Short task: Return the listing below in full, with every line exactly as it is.

Dataset excerpt:

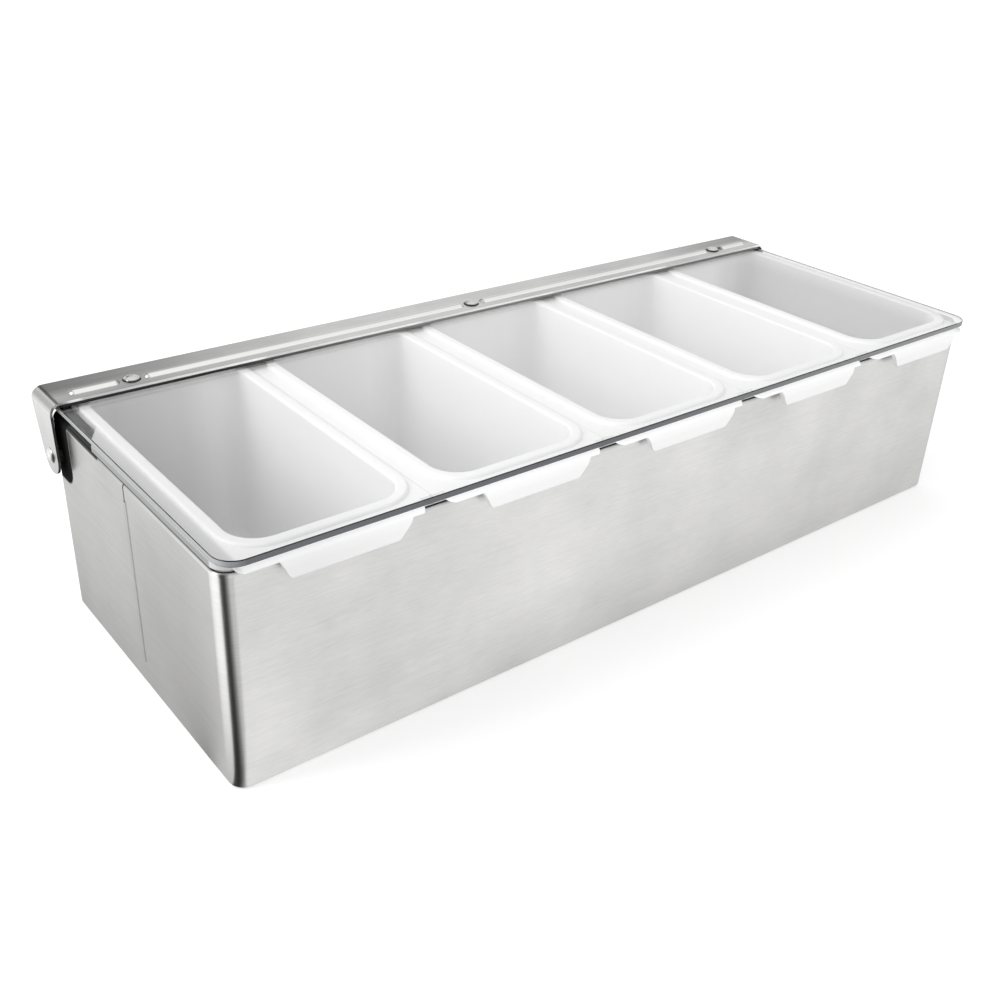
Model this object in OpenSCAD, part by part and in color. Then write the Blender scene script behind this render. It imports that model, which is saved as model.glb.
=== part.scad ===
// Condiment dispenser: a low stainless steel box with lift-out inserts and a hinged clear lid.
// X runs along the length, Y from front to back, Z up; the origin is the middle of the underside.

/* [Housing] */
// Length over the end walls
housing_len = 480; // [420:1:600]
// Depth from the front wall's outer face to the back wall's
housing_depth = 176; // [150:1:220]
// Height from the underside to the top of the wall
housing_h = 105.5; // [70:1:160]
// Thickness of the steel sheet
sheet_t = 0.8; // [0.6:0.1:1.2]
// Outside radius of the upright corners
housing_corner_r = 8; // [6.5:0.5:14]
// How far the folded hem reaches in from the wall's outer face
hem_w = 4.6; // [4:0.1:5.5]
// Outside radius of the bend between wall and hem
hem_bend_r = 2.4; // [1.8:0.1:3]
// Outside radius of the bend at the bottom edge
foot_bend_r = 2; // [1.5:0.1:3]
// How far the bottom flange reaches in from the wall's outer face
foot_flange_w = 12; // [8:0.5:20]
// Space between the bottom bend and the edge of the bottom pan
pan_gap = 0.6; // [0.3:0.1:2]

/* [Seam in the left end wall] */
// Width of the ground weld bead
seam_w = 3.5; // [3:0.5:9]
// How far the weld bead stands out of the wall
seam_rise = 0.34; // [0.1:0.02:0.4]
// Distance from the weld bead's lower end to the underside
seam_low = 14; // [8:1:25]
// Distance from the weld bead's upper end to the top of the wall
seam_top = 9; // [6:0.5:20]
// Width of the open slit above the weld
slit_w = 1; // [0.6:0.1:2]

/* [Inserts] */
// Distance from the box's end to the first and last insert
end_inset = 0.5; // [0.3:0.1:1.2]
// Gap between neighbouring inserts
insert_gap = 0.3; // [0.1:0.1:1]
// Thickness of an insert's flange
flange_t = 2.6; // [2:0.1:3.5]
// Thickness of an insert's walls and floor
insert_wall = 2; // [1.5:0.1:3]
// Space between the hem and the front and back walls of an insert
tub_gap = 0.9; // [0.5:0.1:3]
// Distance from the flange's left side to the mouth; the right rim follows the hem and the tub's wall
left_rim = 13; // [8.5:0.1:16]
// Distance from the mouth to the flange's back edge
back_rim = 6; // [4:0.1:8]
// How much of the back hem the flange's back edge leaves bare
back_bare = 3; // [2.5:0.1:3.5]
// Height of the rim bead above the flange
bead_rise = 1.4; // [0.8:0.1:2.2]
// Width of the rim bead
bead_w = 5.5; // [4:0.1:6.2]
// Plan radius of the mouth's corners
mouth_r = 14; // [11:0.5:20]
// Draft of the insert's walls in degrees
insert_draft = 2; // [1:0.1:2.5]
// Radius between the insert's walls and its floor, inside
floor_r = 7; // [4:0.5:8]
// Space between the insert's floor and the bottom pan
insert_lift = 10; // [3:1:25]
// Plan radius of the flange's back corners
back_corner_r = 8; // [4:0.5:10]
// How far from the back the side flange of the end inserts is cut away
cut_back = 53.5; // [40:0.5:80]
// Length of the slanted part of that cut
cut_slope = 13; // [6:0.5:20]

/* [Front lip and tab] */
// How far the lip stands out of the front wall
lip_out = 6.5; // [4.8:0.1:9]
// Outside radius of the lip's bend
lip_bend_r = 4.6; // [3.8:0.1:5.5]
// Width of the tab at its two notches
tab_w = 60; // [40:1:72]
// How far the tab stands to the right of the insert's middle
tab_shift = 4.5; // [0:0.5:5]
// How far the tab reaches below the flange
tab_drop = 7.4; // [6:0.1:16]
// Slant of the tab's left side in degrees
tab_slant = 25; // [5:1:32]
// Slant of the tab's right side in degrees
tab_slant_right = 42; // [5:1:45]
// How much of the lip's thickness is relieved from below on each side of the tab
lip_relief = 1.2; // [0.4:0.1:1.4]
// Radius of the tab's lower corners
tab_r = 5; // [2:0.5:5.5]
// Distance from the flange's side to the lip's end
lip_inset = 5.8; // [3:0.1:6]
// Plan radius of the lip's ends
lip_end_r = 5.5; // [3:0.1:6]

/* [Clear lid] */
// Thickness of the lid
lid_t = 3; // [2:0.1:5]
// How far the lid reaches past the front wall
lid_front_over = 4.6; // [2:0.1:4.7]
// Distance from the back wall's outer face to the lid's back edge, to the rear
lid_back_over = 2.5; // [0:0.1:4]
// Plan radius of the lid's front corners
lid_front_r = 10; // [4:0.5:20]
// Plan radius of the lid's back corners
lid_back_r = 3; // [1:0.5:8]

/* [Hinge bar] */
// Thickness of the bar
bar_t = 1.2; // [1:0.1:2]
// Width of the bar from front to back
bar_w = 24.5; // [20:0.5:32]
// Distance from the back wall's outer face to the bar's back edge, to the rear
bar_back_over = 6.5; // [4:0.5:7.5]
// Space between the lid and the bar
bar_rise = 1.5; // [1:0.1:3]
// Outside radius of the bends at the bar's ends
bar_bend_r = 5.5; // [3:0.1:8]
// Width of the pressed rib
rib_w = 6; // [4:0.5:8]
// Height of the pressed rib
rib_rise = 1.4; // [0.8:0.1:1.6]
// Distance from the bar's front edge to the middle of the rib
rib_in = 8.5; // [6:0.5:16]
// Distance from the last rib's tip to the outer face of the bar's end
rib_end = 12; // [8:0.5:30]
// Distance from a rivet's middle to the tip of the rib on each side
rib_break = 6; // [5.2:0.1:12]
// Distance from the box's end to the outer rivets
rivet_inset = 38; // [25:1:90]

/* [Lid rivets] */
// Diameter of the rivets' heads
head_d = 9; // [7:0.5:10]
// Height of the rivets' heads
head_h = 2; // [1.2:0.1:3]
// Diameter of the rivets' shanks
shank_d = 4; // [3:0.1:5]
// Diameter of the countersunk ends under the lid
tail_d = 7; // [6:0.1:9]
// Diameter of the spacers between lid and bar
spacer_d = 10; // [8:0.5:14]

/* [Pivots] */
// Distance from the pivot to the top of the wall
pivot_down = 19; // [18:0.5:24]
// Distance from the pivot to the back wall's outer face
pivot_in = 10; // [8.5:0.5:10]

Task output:
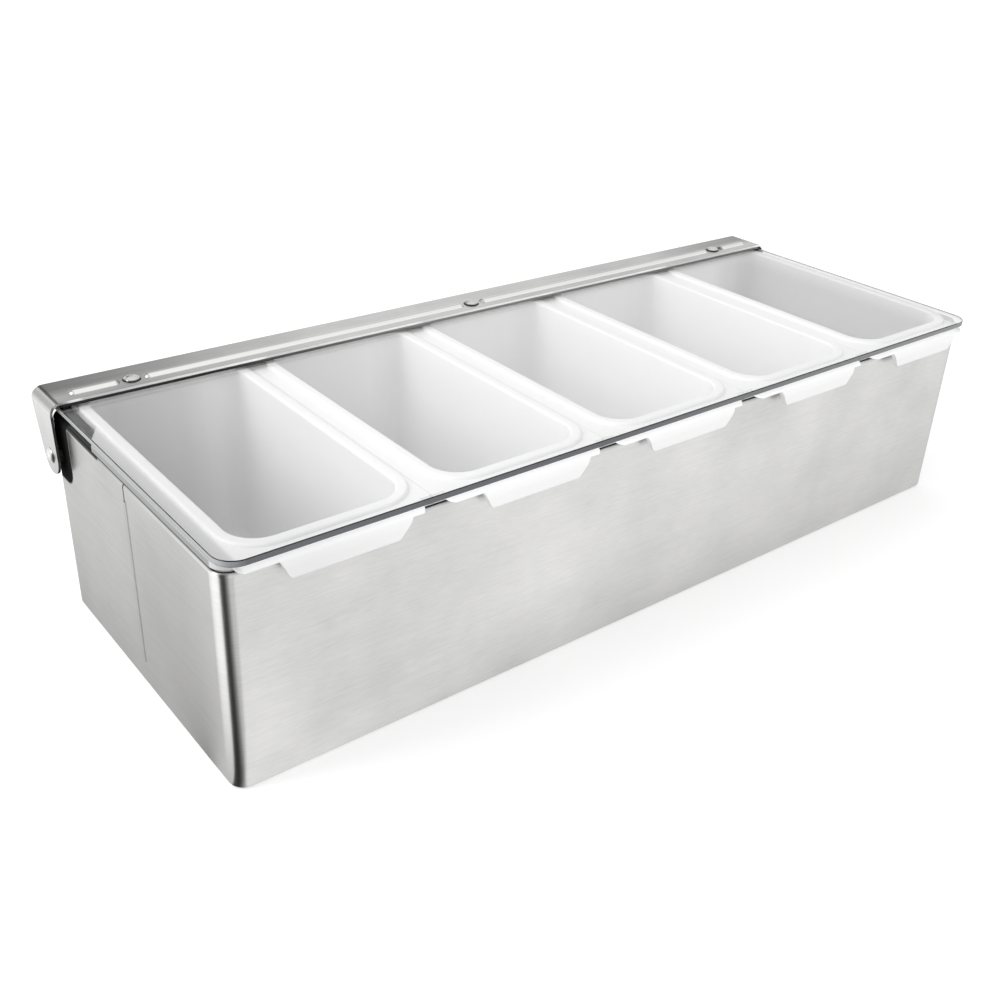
Model this object in OpenSCAD, part by part and in color. Then write the Blender scene script behind this render. It imports that model, which is saved as model.glb.
=== part.scad ===
// Condiment dispenser: a low stainless steel box with lift-out inserts and a hinged clear lid.
// X runs along the length, Y from front to back, Z up; the origin is the middle of the underside.

/* [Housing] */
// Length over the end walls
housing_len = 480; // [420:1:600]
// Depth from the front wall's outer face to the back wall's
housing_depth = 176; // [150:1:220]
// Height from the underside to the top of the wall
housing_h = 105.5; // [70:1:160]
// Thickness of the steel sheet
sheet_t = 0.8; // [0.6:0.1:1.2]
// Outside radius of the upright corners
housing_corner_r = 8; // [6.5:0.5:14]
// How far the folded hem reaches in from the wall's outer face
hem_w = 4.6; // [4:0.1:5.5]
// Outside radius of the bend between wall and hem
hem_bend_r = 2.4; // [1.8:0.1:3]
// Outside radius of the bend at the bottom edge
foot_bend_r = 2; // [1.5:0.1:3]
// How far the bottom flange reaches in from the wall's outer face
foot_flange_w = 12; // [8:0.5:20]
// Space between the bottom bend and the edge of the bottom pan
pan_gap = 0.6; // [0.3:0.1:2]

/* [Seam in the left end wall] */
// Width of the ground weld bead
seam_w = 3.5; // [3:0.5:9]
// How far the weld bead stands out of the wall
seam_rise = 0.34; // [0.1:0.02:0.4]
// Distance from the weld bead's lower end to the underside
seam_low = 14; // [8:1:25]
// Distance from the weld bead's upper end to the top of the wall
seam_top = 9; // [6:0.5:20]
// Width of the open slit above the weld
slit_w = 1; // [0.6:0.1:2]

/* [Inserts] */
// Distance from the box's end to the first and last insert
end_inset = 0.5; // [0.3:0.1:1.2]
// Gap between neighbouring inserts
insert_gap = 0.3; // [0.1:0.1:1]
// Thickness of an insert's flange
flange_t = 2.6; // [2:0.1:3.5]
// Thickness of an insert's walls and floor
insert_wall = 2; // [1.5:0.1:3]
// Space between the hem and the front and back walls of an insert
tub_gap = 0.9; // [0.5:0.1:3]
// Distance from the flange's left side to the mouth; the right rim follows the hem and the tub's wall
left_rim = 13; // [8.5:0.1:16]
// Distance from the mouth to the flange's back edge
back_rim = 6; // [4:0.1:8]
// How much of the back hem the flange's back edge leaves bare
back_bare = 3; // [2.5:0.1:3.5]
// Height of the rim bead above the flange
bead_rise = 1.4; // [0.8:0.1:2.2]
// Width of the rim bead
bead_w = 5.5; // [4:0.1:6.2]
// Plan radius of the mouth's corners
mouth_r = 14; // [11:0.5:20]
// Draft of the insert's walls in degrees
insert_draft = 2; // [1:0.1:2.5]
// Radius between the insert's walls and its floor, inside
floor_r = 7; // [4:0.5:8]
// Space between the insert's floor and the bottom pan
insert_lift = 10; // [3:1:25]
// Plan radius of the flange's back corners
back_corner_r = 8; // [4:0.5:10]
// How far from the back the side flange of the end inserts is cut away
cut_back = 53.5; // [40:0.5:80]
// Length of the slanted part of that cut
cut_slope = 13; // [6:0.5:20]

/* [Front lip and tab] */
// How far the lip stands out of the front wall
lip_out = 6.5; // [4.8:0.1:9]
// Outside radius of the lip's bend
lip_bend_r = 4.6; // [3.8:0.1:5.5]
// Width of the tab at its two notches
tab_w = 60; // [40:1:72]
// How far the tab stands to the right of the insert's middle
tab_shift = 4.5; // [0:0.5:5]
// How far the tab reaches below the flange
tab_drop = 7.4; // [6:0.1:16]
// Slant of the tab's left side in degrees
tab_slant = 25; // [5:1:32]
// Slant of the tab's right side in degrees
tab_slant_right = 42; // [5:1:45]
// How much of the lip's thickness is relieved from below on each side of the tab
lip_relief = 1.2; // [0.4:0.1:1.4]
// Radius of the tab's lower corners
tab_r = 5; // [2:0.5:5.5]
// Distance from the flange's side to the lip's end
lip_inset = 5.8; // [3:0.1:6]
// Plan radius of the lip's ends
lip_end_r = 5.5; // [3:0.1:6]

/* [Clear lid] */
// Thickness of the lid
lid_t = 3; // [2:0.1:5]
// How far the lid reaches past the front wall
lid_front_over = 4.6; // [2:0.1:4.7]
// Distance from the back wall's outer face to the lid's back edge, to the rear
lid_back_over = 2.5; // [0:0.1:4]
// Plan radius of the lid's front corners
lid_front_r = 10; // [4:0.5:20]
// Plan radius of the lid's back corners
lid_back_r = 3; // [1:0.5:8]

/* [Hinge bar] */
// Thickness of the bar
bar_t = 1.2; // [1:0.1:2]
// Width of the bar from front to back
bar_w = 24.5; // [20:0.5:32]
// Distance from the back wall's outer face to the bar's back edge, to the rear
bar_back_over = 6.5; // [4:0.5:7.5]
// Space between the lid and the bar
bar_rise = 1.5; // [1:0.1:3]
// Outside radius of the bends at the bar's ends
bar_bend_r = 5.5; // [3:0.1:8]
// Width of the pressed rib
rib_w = 6; // [4:0.5:8]
// Height of the pressed rib
rib_rise = 1.4; // [0.8:0.1:1.6]
// Distance from the bar's front edge to the middle of the rib
rib_in = 8.5; // [6:0.5:16]
// Distance from the last rib's tip to the outer face of the bar's end
rib_end = 12; // [8:0.5:30]
// Distance from a rivet's middle to the tip of the rib on each side
rib_break = 6; // [5.2:0.1:12]
// Distance from the box's end to the outer rivets
rivet_inset = 38; // [25:1:90]

/* [Lid rivets] */
// Diameter of the rivets' heads
head_d = 9; // [7:0.5:10]
// Height of the rivets' heads
head_h = 2; // [1.2:0.1:3]
// Diameter of the rivets' shanks
shank_d = 4; // [3:0.1:5]
// Diameter of the countersunk ends under the lid
tail_d = 7; // [6:0.1:9]
// Diameter of the spacers between lid and bar
spacer_d = 10; // [8:0.5:14]

/* [Pivots] */
// Distance from the pivot to the top of the wall
pivot_down = 19; // [18:0.5:24]
// Distance from the pivot to the back wall's outer face
pivot_in = 10; // [8.5:0.5:10]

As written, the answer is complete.